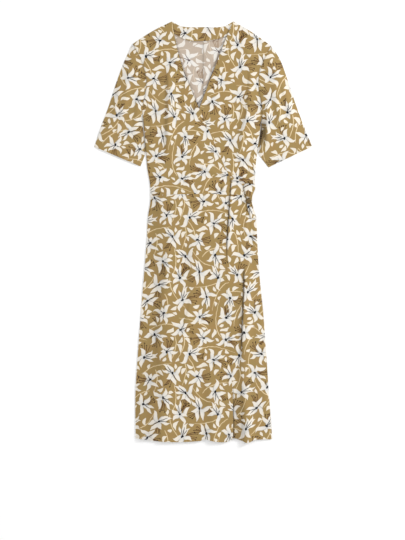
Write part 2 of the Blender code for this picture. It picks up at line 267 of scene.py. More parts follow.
def ripple(across, height):  # slight unevenness of cloth that was smoothed out by hand
    waves = [  # radians to a millimetre across and up, start, size
        (0.031, 0.011, 0.4, 0.35),
        (-0.017, 0.027, 1.9, 0.35),
        (0.052, -0.013, 3.1, 0.2),
        (0.009, 0.047, 5.0, 0.22),
    ]
    return sum(size * np.sin(byX * across + byY * height + start) for byX, byY, start, size in waves)


hem = dict(
    deep=18.0,  # how far up it is sewn
    dip=0.45,  # how its stitches pull the cloth in
    dipReach=1.8,
    swell=0.35,  # how the turned cloth stands up
    swellReach=4,
)


def hemRelief(away):  # away is the distance from the cloth's edge
    dip = hem["dip"] * np.exp(-(((away - hem["deep"]) / hem["dipReach"]) ** 2))
    swell = hem["swell"] * smoothStep((hem["deep"] - away) / hem["swellReach"])
    return swell * smoothStep(away / 2 + 0.3) - dip


def bodyPuff(across, height):  # the fronts come down to the back at the side seams
    room = np.minimum(across - sideSeam("left", height), sideSeam("right", height) - across)
    past = smoothStep((height - underarm["left"][1] + cloth["sleeveRoom"] / 2) / cloth["sleeveRoom"])
    shoulder = np.where(across < 0, shoulderHeight("left", across), shoulderHeight("right", across))
    room = np.minimum(mix(room, cloth["sleeveRoom"], past), shoulder - height)
    return cloth["puff"] * (1 - np.exp(-np.maximum(room, 0) / cloth["puffReach"]))


def backLevel(across, height):  # outer side of the back, which faces the floor
    return np.full(np.shape(across), cloth["rest"])


def insideLevel():  # top of the back
    return cloth["rest"] + cloth["wall"]


def flatLevel(across, height):  # top of a front with no folds, where it lies on the back
    return insideLevel() + cloth["gap"] + cloth["wall"] + bodyPuff(across, height)


def underLevel(across, height):
    shown = smoothStep((across - overEdge(height) + 0.5) / 1.5)
    lift = foldLift(underFolds, across, height) + creaseLift(underCreases, across, height)
    hidden = 0.4 * foldLift(overFolds, across, height)
    turned = hemRelief(height - curveThrough(underHemRows, across)) * shown
    return flatLevel(across, height) + mix(hidden, lift, shown) + 0.5 * ripple(across, height) + turned


def overLevel(across, height):
    step = smoothStep((across - underEdge(height) + 24) / 22)  # up onto the under front
    lift = foldLift(overFolds, across, height) + creaseLift(overCreases, across, height)
    turned = hemRelief(height - curveThrough(overHemRows, across))
    flat = flatLevel(across, height) + step * (cloth["wall"] + cloth["gap"])
    return flat + lift + 0.5 * ripple(across, height) + turned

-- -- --

AIM OF THE TASK
Extract the complete listing above, reproducing each line exactly.

COMPLETE RESPONSE
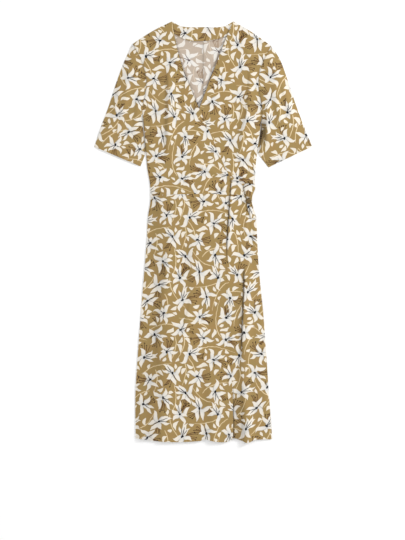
Write part 2 of the Blender code for this picture. It picks up at line 267 of scene.py. More parts follow.
def ripple(across, height):  # slight unevenness of cloth that was smoothed out by hand
    waves = [  # radians to a millimetre across and up, start, size
        (0.031, 0.011, 0.4, 0.35),
        (-0.017, 0.027, 1.9, 0.35),
        (0.052, -0.013, 3.1, 0.2),
        (0.009, 0.047, 5.0, 0.22),
    ]
    return sum(size * np.sin(byX * across + byY * height + start) for byX, byY, start, size in waves)


hem = dict(
    deep=18.0,  # how far up it is sewn
    dip=0.45,  # how its stitches pull the cloth in
    dipReach=1.8,
    swell=0.35,  # how the turned cloth stands up
    swellReach=4,
)


def hemRelief(away):  # away is the distance from the cloth's edge
    dip = hem["dip"] * np.exp(-(((away - hem["deep"]) / hem["dipReach"]) ** 2))
    swell = hem["swell"] * smoothStep((hem["deep"] - away) / hem["swellReach"])
    return swell * smoothStep(away / 2 + 0.3) - dip


def bodyPuff(across, height):  # the fronts come down to the back at the side seams
    room = np.minimum(across - sideSeam("left", height), sideSeam("right", height) - across)
    past = smoothStep((height - underarm["left"][1] + cloth["sleeveRoom"] / 2) / cloth["sleeveRoom"])
    shoulder = np.where(across < 0, shoulderHeight("left", across), shoulderHeight("right", across))
    room = np.minimum(mix(room, cloth["sleeveRoom"], past), shoulder - height)
    return cloth["puff"] * (1 - np.exp(-np.maximum(room, 0) / cloth["puffReach"]))


def backLevel(across, height):  # outer side of the back, which faces the floor
    return np.full(np.shape(across), cloth["rest"])


def insideLevel():  # top of the back
    return cloth["rest"] + cloth["wall"]


def flatLevel(across, height):  # top of a front with no folds, where it lies on the back
    return insideLevel() + cloth["gap"] + cloth["wall"] + bodyPuff(across, height)


def underLevel(across, height):
    shown = smoothStep((across - overEdge(height) + 0.5) / 1.5)
    lift = foldLift(underFolds, across, height) + creaseLift(underCreases, across, height)
    hidden = 0.4 * foldLift(overFolds, across, height)
    turned = hemRelief(height - curveThrough(underHemRows, across)) * shown
    return flatLevel(across, height) + mix(hidden, lift, shown) + 0.5 * ripple(across, height) + turned


def overLevel(across, height):
    step = smoothStep((across - underEdge(height) + 24) / 22)  # up onto the under front
    lift = foldLift(overFolds, across, height) + creaseLift(overCreases, across, height)
    turned = hemRelief(height - curveThrough(overHemRows, across))
    flat = flatLevel(across, height) + step * (cloth["wall"] + cloth["gap"])
    return flat + lift + 0.5 * ripple(across, height) + turned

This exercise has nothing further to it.